The UK’s first ’home grown’ bicycle has returned to its roots – a clump of golden bamboo outside the Rainforest Biome at the Eden Project – on the eve of an epic adventure. 

Environmental champion Dr Kate Rawles was due to set sail this week for South America and then plans to pedal her newly-made bamboo bike the length of the continent over the next year.  

Along the way she will be exploring biodiversity - what it is, what’s happening to it, why it matters and above all, what can and is being done to protect it. 

Kate, from Ulverston, Cumbria,  is to sail by freight ship for Cartagena, Colombia and explore Costa Rica and Panama by bus and boat, and then cycle from Cartagena to Cape Horn, following the spine of the Andes. 

She will be cycling up to 6,000 miles in total. 

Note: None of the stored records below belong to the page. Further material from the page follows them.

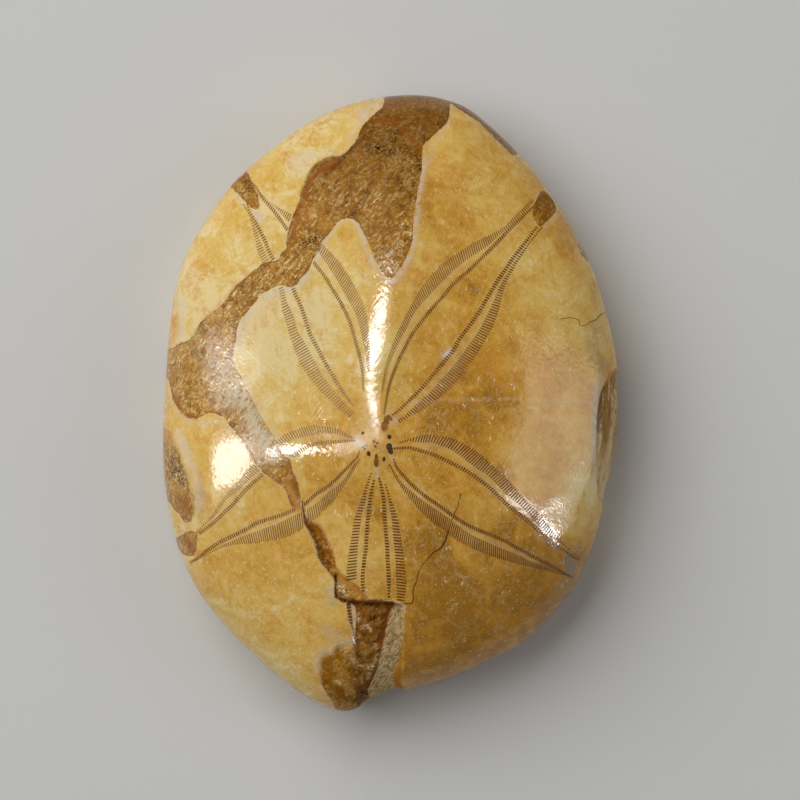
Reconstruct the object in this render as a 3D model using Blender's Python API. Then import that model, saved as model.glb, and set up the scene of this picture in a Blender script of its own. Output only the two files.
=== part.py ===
"""A polished fossil sea urchin of the sea biscuit kind, one solid stone lying on its flat underside.

Metres, +Z up, +Y towards the rear of the shell, origin at the middle of the resting face.
The shell is laid out around its crown, the point where its five petals meet. Every section through
the crown runs over the dome to the rim, round the flank, along the resting land and up into the mouth.
"""

from math import pi, radians, tau

import bmesh
import bpy
import numpy as np

MM = 0.001

# Driving sizes
LENGTH = 95 * MM  # front to rear
HEIGHT = 27 * MM  # resting face to crown
RIM_HEIGHT = 10 * MM  # the level at which the outline is widest
DOME_FULLNESS = 2.0  # 2 is an ellipse, less is more pointed at the crown
DOME_SHOULDER = 0.47  # less is squarer towards the rim
LAND_OUTER = 0.86  # share of the rim's radius where the flank meets the resting land
LAND_INNER = 0.60  # share where the land ends and the dished middle begins
DISH_DEPTH = 2.4 * MM
FURROW_DEPTH = 0.4 * MM
FURROW_HALF_WIDTH = 2.2 * MM
MOUTH_RADIUS = 4.4 * MM
MOUTH_DEPTH = 3.4 * MM  # above the dish
LIP_HEIGHT = 0.8 * MM  # the five lips round the mouth

# The chart: plan places are given in squares, x to the right and y towards the front,
# on a sheet where the shell is CHART_LENGTH squares long.
CHART_LENGTH = 616
SQUARE = LENGTH / CHART_LENGTH
CROWN = (378, 440)
OUTLINE = [
    (414, 95), (450, 101), (477, 115), (520, 155), (552, 195), (576, 235), (595, 275), (607, 315),
    (615, 350), (620, 385), (621, 415), (619, 445), (611, 478), (602, 512), (590, 555), (568, 595), (532, 635),
    (500, 655), (456, 675), (430, 684), (410, 689), (396, 694), (384, 698), (374, 703), (360, 708), (343, 711),
    (325, 706), (304, 695), (277, 675), (234, 635), (201, 595), (181, 555), (170, 515), (164, 475),
    (163, 435), (165, 395), (168, 345), (174, 295), (186, 255), (209, 215), (241, 175), (290, 135),
    (323, 115), (365, 100),
]  # fmt: skip
PETAL_ANGLES = [radians(a) for a in (-91, -33, 55, 117, 210)]

# Low crests that run from the crown towards the rim: the chart points of each, its half width
# at the crown and half a length away, and its height
CRESTS = [
    ([(378, 440), (371, 380), (378, 330), (384, 280), (395, 180)], 4.5 * MM, 8 * MM, 1.1 * MM),
    ([(378, 440), (340, 448), (300, 446), (262, 447), (230, 460), (195, 478)], 4.5 * MM, 11 * MM, 1.0 * MM),
    ([(378, 440), (450, 465), (510, 498), (557, 520), (580, 535)], 5.0 * MM, 11 * MM, 1.0 * MM),
]
# Places where stone has broken away: the chart outline of each, its depth,
# and the width of the slope from its edge to its floor
BREAKS = [
    ([(346, 600), (352, 640), (348, 668), (356, 720), (398, 720), (404, 680), (406, 640), (404, 603), (372, 599)],
     0.9 * MM, 0.7 * MM),
    ([(608, 372), (601, 388), (597, 402), (595, 425), (595, 470), (597, 495), (604, 507), (632, 512), (634, 370)],
     0.5 * MM, 0.9 * MM),
]  # fmt: skip

# The vent, an oval pit in the underside near the rear
VENT = (392, 160)
VENT_HALF_SIZE = (2.8 * MM, 4.0 * MM)
VENT_DEPTH = 1.3 * MM

# Rings and spokes of the mesh
SPOKES = 120
DOME_RINGS = 22
FLANK_RINGS = 5
LAND_RINGS = 5
DISH_RINGS = 5
MOUTH_RINGS = 3


def smooth_loop(points, steps=12):
    """Points along a closed Catmull-Rom curve through the given ones."""
    p = np.array(points, float)
    before, after, beyond = np.roll(p, 1, 0), np.roll(p, -1, 0), np.roll(p, -2, 0)
    curve = []
    for t in np.arange(steps) / steps:
        curve.append(
            0.5 * (2 * p + (after - before) * t + (2 * before - 5 * p + 4 * after - beyond) * t**2
                   + (3 * p - before - 3 * after + beyond) * t**3)
        )  # fmt: skip
    return np.stack(curve, 1).reshape(-1, 2)


RIM = smooth_loop(OUTLINE)
MIDDLE = (RIM.min(0) + RIM.max(0)) / 2


def place(chart_point):
    """The plan place in metres of a point or points of the chart."""
    flat = (np.asarray(chart_point, float) - MIDDLE) * SQUARE
    return flat * (1, -1)


CROWN_AT = place(CROWN)


def rim_radius(angle):
    """Distance from the crown to the rim, seen from above, in that direction."""
    out = place(RIM) - CROWN_AT
    around = np.arctan2(out[:, 1], out[:, 0])
    return np.interp(angle, around[np.argsort(around)], np.hypot(*out.T)[np.argsort(around)], period=tau)


def smoothstep(low, high, value):
    t = np.clip((value - low) / (high - low), 0, 1)
    return t * t * (3 - 2 * t)


def distance_to_line(at, line):
    """Distance from plan places to a line of joined points."""
    nearest = np.full(len(at), np.inf)
    for a, b in zip(line[:-1], line[1:]):
        along = np.clip(((at - a) @ (b - a)) / ((b - a) @ (b - a)), 0, 1)
        nearest = np.minimum(nearest, np.linalg.norm(at - a - along[:, None] * (b - a), axis=1))
    return nearest


def depth_inside(at, corners):
    """How far plan places lie inside a closed shape, negative outside."""
    loop = np.vstack([corners, corners[:1]])
    crossings = np.zeros(len(at), int)
    for a, b in zip(loop[:-1], loop[1:]):
        spans = (a[1] > at[:, 1]) != (b[1] > at[:, 1])
        if a[1] != b[1]:
            meets = a[0] + (at[:, 1] - a[1]) / (b[1] - a[1]) * (b[0] - a[0])
            crossings += spans & (at[:, 0] < meets)
    return np.where(crossings % 2 == 1, 1, -1) * distance_to_line(at, loop)


def crest_rise(at):
    """How far the crests lift the dome, softly joined where they meet."""
    squares = 0
    outward = np.linalg.norm(at - CROWN_AT, axis=1) / (LENGTH / 2)
    for points, narrow, wide, rise in CRESTS:
        half_width = narrow + (wide - narrow) * outward
        off_line = distance_to_line(at, place(points)) / half_width
        squares = squares + (rise * np.exp(-(off_line**2))) ** 2
    return np.sqrt(squares)


def dome_height(at, share):
    """Height of the upper surface, where share is the distance from the crown over the rim's."""
    top = HEIGHT - crest_rise(CROWN_AT[None])
    full = np.clip(1 - share**DOME_FULLNESS, 0, 1) ** DOME_SHOULDER
    return RIM_HEIGHT + (top - RIM_HEIGHT) * full + crest_rise(at) * (1 - smoothstep(0.7, 1.0, share))


def broken_away(at):
    """Depth of stone lost at plan places."""
    lost = np.zeros(len(at))
    for corners, depth, slope in BREAKS:
        lost = np.maximum(lost, depth * smoothstep(0, slope, depth_inside(at, place(corners))))
    return lost


def around(angle, share):
    """Plan places on a ring that lies at this share of the rim's radius."""
    reach = share * rim_radius(angle)
    return CROWN_AT + np.stack([reach * np.cos(angle), reach * np.sin(angle)], 1)


def dome_ring(angle, turn):
    """A ring of the dome: turn goes from 0 at the crown to a quarter turn at the rim."""
    share = np.full(len(angle), np.sin(turn))
    at = around(angle, share)
    lost = broken_away(at)
    inward = at + (CROWN_AT - at) * (lost * share**4 / rim_radius(angle))[:, None]
    return np.column_stack([inward, dome_height(at, share) - lost * (1 - share**4)])


def flank_ring(angle, turn):
    """A ring between the rim, at turn 0, and the resting land, at a quarter turn."""
    share = LAND_OUTER + (1 - LAND_OUTER) * np.cos(turn)
    at = around(angle, share)
    lost = broken_away(at) * np.cos(turn)
    inward = at + (CROWN_AT - at) * (lost / rim_radius(angle))[:, None]
    return np.column_stack([inward, np.full(len(angle), RIM_HEIGHT * (1 - np.sin(turn)))])


def underside_height(at, angle, share):
    """The underside: flat land, a dish with five furrows and five lips round the mouth, and the vent."""
    reach = share * rim_radius(angle)
    height = DISH_DEPTH * (1 - smoothstep(0.15, LAND_INNER, share))
    for petal in PETAL_ANGLES:
        off_line = reach * np.sin(angle - petal)
        ahead = np.cos(angle - petal) > 0
        in_dish = 1 - smoothstep(0.4, LAND_INNER, share)
        height += FURROW_DEPTH * ahead * in_dish * np.exp(-((off_line / FURROW_HALF_WIDTH) ** 2))
    lips = np.cos(5 * (angle - PETAL_ANGLES[0]) + pi).clip(0, 1)
    height -= LIP_HEIGHT * lips * np.exp(-(((reach - 1.4 * MOUTH_RADIUS) / (1.5 * MM)) ** 2))
    off_vent = np.hypot(*((at - place(VENT)) / VENT_HALF_SIZE).T)
    return height + VENT_DEPTH * (1 - smoothstep(0.5, 1.1, off_vent))


def underside_ring(angle, share):
    at = around(angle, share)
    return np.column_stack([at, underside_height(at, angle, share)])


def mouth_ring(angle, step):
    """A ring of the mouth's wall: step goes from 0 at its edge to 1 at its roof."""
    reach = MOUTH_RADIUS * (1 + 0.07 * np.cos(5 * (angle - PETAL_ANGLES[0]))) * (1 - 0.6 * step**2)
    out = np.stack([np.cos(angle), np.sin(angle)], 1) * reach[:, None]
    height = DISH_DEPTH + MOUTH_DEPTH * np.sqrt(step)
    return np.column_stack([CROWN_AT + out, np.full(len(angle), height)])


def all_rings():
    """Every ring of the stone from just off the crown to just off the middle of the mouth's roof."""
    angle = np.arange(SPOKES) / SPOKES * tau
    rings = [dome_ring(angle, pi / 2 * k / DOME_RINGS) for k in range(1, DOME_RINGS + 1)]
    rings += [flank_ring(angle, pi / 2 * k / FLANK_RINGS) for k in range(1, FLANK_RINGS + 1)]
    land = np.linspace(LAND_OUTER, LAND_INNER, LAND_RINGS + 1)[1:]
    rings += [underside_ring(angle, np.full(SPOKES, share)) for share in land]
    mouth_share = 1.05 * MOUTH_RADIUS / rim_radius(angle)
    for k in range(1, DISH_RINGS + 1):
        rings.append(underside_ring(angle, LAND_INNER + (mouth_share - LAND_INNER) * k / DISH_RINGS))
    rings += [mouth_ring(angle, k / MOUTH_RINGS) for k in range(1, MOUTH_RINGS + 1)]
    return rings


def clear_scene():
    for old in list(bpy.data.objects):
        bpy.data.objects.remove(old)


def stone_finish():
    finish = bpy.data.materials.new("polished_fossil")
    finish.use_nodes = True
    shader = finish.node_tree.nodes["Principled BSDF"]
    shader.inputs["Base Color"].default_value = (0.60, 0.38, 0.13, 1)
    shader.inputs["Roughness"].default_value = 0.12
    shader.inputs["Metallic"].default_value = 0.0
    return finish


def build_fossil():
    """Bridges the rings into one closed mesh, capped at the crown and at the roof of the mouth."""
    rings = all_rings()
    crown = (*CROWN_AT, HEIGHT)
    roof = (*CROWN_AT, DISH_DEPTH + MOUTH_DEPTH)
    bm = bmesh.new()
    loops = [[bm.verts.new(p) for p in ring] for ring in rings]
    top, bottom = bm.verts.new(crown), bm.verts.new(roof)
    for i in range(SPOKES):
        j = (i + 1) % SPOKES
        bm.faces.new((top, loops[0][i], loops[0][j]))
        bm.faces.new((bottom, loops[-1][j], loops[-1][i]))
        for upper, lower in zip(loops[:-1], loops[1:]):
            bm.faces.new((upper[i], lower[i], lower[j], upper[j]))
    bmesh.ops.triangulate(bm, faces=bm.faces[:])
    mesh = bpy.data.meshes.new("fossil_sea_urchin")
    bm.to_mesh(mesh)
    bm.free()
    mesh.shade_smooth()
    fossil = bpy.data.objects.new("fossil_sea_urchin", mesh)
    fossil.data.materials.append(stone_finish())
    bpy.context.scene.collection.objects.link(fossil)
    return fossil


clear_scene()
build_fossil()
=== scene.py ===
"""The finished look of the fossil sea urchin, with its floor, lights and camera."""

from math import cos, pi, radians, sin, tan, tau

import bpy
import numpy as np
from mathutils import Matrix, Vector, noise


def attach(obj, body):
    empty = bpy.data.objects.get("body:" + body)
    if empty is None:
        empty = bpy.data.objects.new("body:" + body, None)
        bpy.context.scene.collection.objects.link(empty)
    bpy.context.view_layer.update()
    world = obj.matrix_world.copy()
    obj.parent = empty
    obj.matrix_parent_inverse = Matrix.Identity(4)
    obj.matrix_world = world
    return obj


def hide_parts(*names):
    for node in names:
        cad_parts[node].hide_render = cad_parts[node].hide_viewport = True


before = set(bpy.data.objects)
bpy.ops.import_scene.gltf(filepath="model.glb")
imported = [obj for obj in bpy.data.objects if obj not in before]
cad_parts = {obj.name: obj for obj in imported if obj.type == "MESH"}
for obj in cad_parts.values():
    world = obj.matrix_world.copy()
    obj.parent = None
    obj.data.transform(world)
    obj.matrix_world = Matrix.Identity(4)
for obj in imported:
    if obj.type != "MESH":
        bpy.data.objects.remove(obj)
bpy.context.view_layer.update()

MM = 0.001

# ---------------------------------------------------------------- the stone's shape, sized as in the CAD
LENGTH = 95 * MM
HEIGHT = 27 * MM
RIM_HEIGHT = 10 * MM
DOME_FULLNESS = 2.0
DOME_SHOULDER = 0.47
LAND_OUTER = 0.86
LAND_INNER = 0.60
DISH_DEPTH = 2.4 * MM
DISH_FLOOR = 0.15  # inside this share of the way to the rim the dish has its full depth
DISH_END = 1.05  # where the dish meets the mouth, over the mouth's radius
FURROW_DEPTH = 0.4 * MM
FURROW_HALF_WIDTH = 2.2 * MM
FURROW_FADE = 0.4  # the furrows fade out from this share of the way to the rim
MOUTH_RADIUS = 4.4 * MM
MOUTH_DEPTH = 3.4 * MM
MOUTH_LOBES = 0.07
MOUTH_TAPER = 0.6
LIP_HEIGHT = 0.8 * MM
LIP_HALF_WIDTH = 1.5 * MM
LIPS_AT = 1.4  # how far out the lips are, over the mouth's radius
VENT = (392, 160)
VENT_HALF_SIZE = (2.8 * MM, 4.0 * MM)
VENT_DEPTH = 1.3 * MM
VENT_SLOPE = (0.5, 1.1)  # from where to where its wall slopes, over its half size

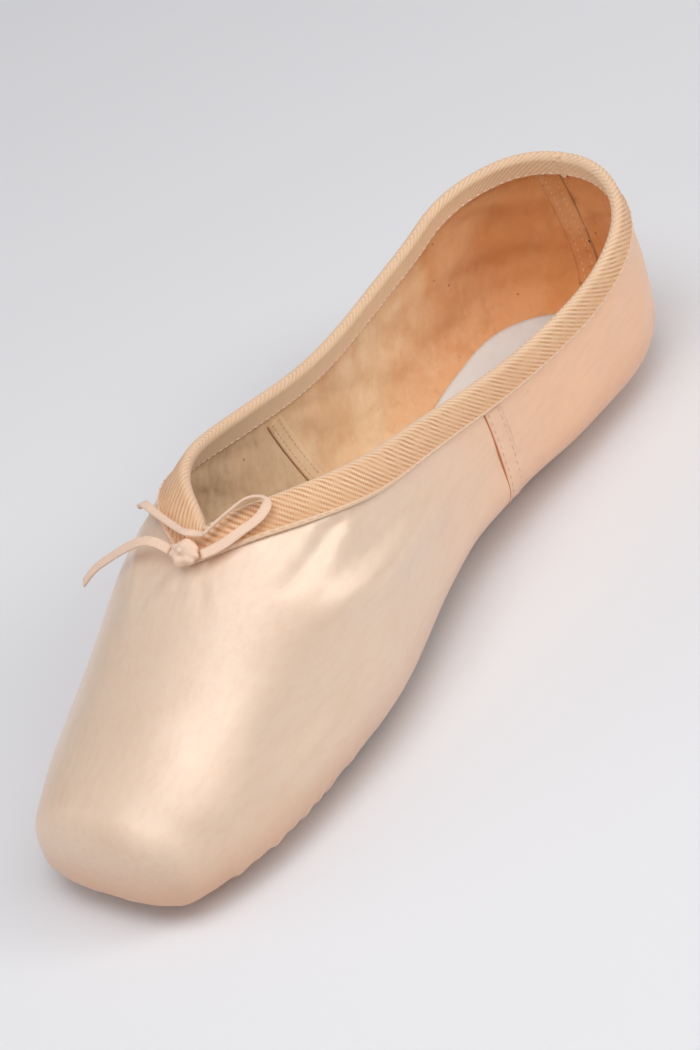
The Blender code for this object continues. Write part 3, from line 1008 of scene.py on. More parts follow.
@dataclass(frozen=True)
class CordFinish:
    """Flat cotton cord or sewing thread, in one tone with fine strands along its length."""

    name: str
    tone: Colour
    shade: Colour
    strand: float = 0.0006

    def make(self) -> bpy.types.Material:
        """Strands by UV, with a darker tone between them.

        Returns:
            The material.
        """
        g = Graph(self.name, 0.78, Specular_IOR_Level=0.3, Sheen_Weight=0.25)
        u, v = g.cloth()
        weave = g.waves(g.math("ADD", u, v), self.strand)
        fuzz = g.noise(g.place(), 1500, 2, 0.6)
        height = g.math("ADD", g.math("MULTIPLY", weave, 0.6), g.math("MULTIPLY", fuzz, 0.4))
        colour = g.mix(g.between(height, 0.2, 0.6), self.shade, self.tone)
        return g.wire(Base_Color=colour, Normal=g.bump(height, 0.0001, 0.7))


@dataclass(frozen=True)
class Finishes:
    """Every material of the shoe."""

    satin: bpy.types.Material
    tan_lining: bpy.types.Material
    canvas: bpy.types.Material
    twill: bpy.types.Material
    leather: bpy.types.Material
    sock: bpy.types.Material
    cord: bpy.types.Material
    thread: bpy.types.Material
    seam: bpy.types.Material
    dark: bpy.types.Material

    @classmethod
    def make(cls) -> "Finishes":
        """Build them all.

        Returns:
            The finishes.
        """
        return cls(
            satin=SatinFinish().make(),
            tan_lining=LiningFinish("tan_quarter_lining", tint(254, 226, 186), tint(226, 160, 102)).make(),
            canvas=LiningFinish("cream_vamp_canvas", tint(246, 218, 182), tint(212, 170, 126)).make(),
            twill=TwillFinish().make(),
            leather=LeatherFinish().make(),
            sock=SockFinish().make(),
            cord=CordFinish("peach_cotton_cord", tint(252, 224, 200), tint(240, 194, 162), 0.0004).make(),
            thread=CordFinish("pale_thread", tint(252, 222, 196), tint(240, 198, 166), 0.0004).make(),
            seam=CordFinish("orange_seam_thread", tint(216, 134, 88), tint(190, 108, 66), 0.0004).make(),
            dark=CordFinish("lining_seam_edge", tint(196, 148, 102), tint(170, 120, 78), 0.0004).make(),
        )


# Folds of the satin


MILLIMETRE = 0.001


@dataclass(frozen=True)
class Fold:
    """A soft trough or ridge along a route over the upper, all in millimetres."""

    height: float
    width: float
    route: tuple[Point, ...]
    steps = 90
    reach = 4.0

    def relief(self, points: np.ndarray) -> np.ndarray:
        """Bell of the distance to the route, fading toward the route's two ends.

        Args:
            points: places on the surface, in metres.

        Returns:
            How far each point moves out, in metres.
        """
        path = smooth_path(MILLIMETRE * np.array(self.route), self.steps)
        width = MILLIMETRE * self.width
        reach = self.reach * width
        near = ((points > path.min(0) - reach) & (points < path.max(0) + reach)).all(-1)
        square = ((points[near][:, None] - path) ** 2).sum(-1)
        fade = np.sin(np.pi * np.clip(np.linspace(0, 1, len(path)), 0.02, 0.98)) ** 0.8
        found = np.zeros(points.shape[:-1])
        found[near] = (np.exp(-square / width ** 2) * fade).max(-1)
        return MILLIMETRE * self.height * found


# Each fold's height, width and route; the ones with x above 0 are on the side that the camera sees.
VAMP_FOLDS = (
    Fold(1.7, 5.0, ((27.4, 10.2, 33.5), (28.5, -4.1, 35.8), (30.6, -20.7, 38.3), (32.2, -34.4, 40.0),
                    (31.6, -47.7, 42.6), (29.5, -58.0, 44.0))),
    Fold(-0.9, 4.5, ((27.6, 2.0, 42.5), (29.1, -17.9, 45.5), (29.8, -27.0, 47.0), (30.0, -42.0, 48.0),
                     (28.0, -50.0, 49.0))),
    Fold(-0.8, 2.8, ((25.3, -30.0, 56.5), (25.4, -40.3, 55.4), (25.0, -48.1, 54.0), (23.7, -54.1, 52.9),
                     (21.2, -57.9, 52.9))),
    Fold(-2.0, 7.5, ((34.9, -42.0, 36.5), (35.1, -57.2, 32.7), (33.4, -69.3, 29.6), (31.7, -79.2, 27.3),
                     (30.5, -89.3, 24.1), (29.3, -97.1, 21.5))),
    Fold(0.8, 6.0, ((36.6, -46.0, 24.0), (36.4, -62.0, 21.0), (35.0, -74.0, 19.0), (33.0, -86.0, 17.0))),
    Fold(-0.40, 3.6, ((-8.0, -112.0, 30.5), (0.7, -112.5, 30.5), (7.6, -112.0, 30.0), (14.1, -111.5, 28.0),
                      (20.7, -110.5, 24.0), (25.8, -108.0, 19.5), (29.2, -100.1, 18.9), (31.9, -91.1, 19.2))),
    Fold(1.0, 5.0, ((-27.4, 8.1, 35.0), (-28.0, -4.7, 38.8), (-29.0, -16.6, 43.0), (-27.4, -31.8, 51.2),
                    (-23.6, -42.2, 55.0))),
    Fold(-1.1, 4.0, ((-27.6, 7.0, 33.4), (-28.8, -6.5, 36.4), (-30.4, -20.5, 41.0), (-30.0, -34.0, 48.0),
                     (-27.6, -46.0, 51.0))),
    Fold(-0.8, 5.0, ((-32.4, -24.0, 34.0), (-33.4, -42.0, 38.5), (-32.6, -56.0, 38.0), (-31.8, -68.0, 34.0))),
    Fold(0.7, 3.0, ((-24.5, -47.0, 54.5), (-20.0, -54.0, 54.8), (-16.5, -62.0, 52.5), (-15.0, -70.0, 49.5))),
)
THROAT_FOLDS = tuple(
    Fold(height, 1.3, ((x, -62.5, 57.0), (1.35 * x, -66.0, 55.2), (1.7 * x, y, z)))
    for height, x, y, z in ((0.34, -9.0, -70.5, 51.0), (-0.25, -6.2, -68.0, 52.9), (0.20, -3.8, -69.5, 52.8),
                            (-0.16, -1.2, -68.0, 53.8), (0.16, 1.6, -71.0, 52.8), (-0.24, 4.4, -74.0, 51.7),
                            (0.18, 7.0, -69.0, 52.8), (-0.14, 9.4, -68.0, 52.0))
)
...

The canes which make up her bike frame were cut from the clump thriving at the Eden Project in Cornwall. They were dispatched to the Bamboo Bicycle Club, a social enterprise in Bow, East London, where owner James Marr schooled Kate in the art of making a frame from a fast-growing plant considered the most versatile in the world. 

Kate’s latest ride is an ‘adventure plus’ follow up to The Carbon Cycle in which she rode from Texas to Alaska, with a focus on climate change. Her book based on that journey was shortlisted for the 2012 Banff Mountain Festival Adventure Travel Book Award and was a runner up in the UK People’s Book Prize.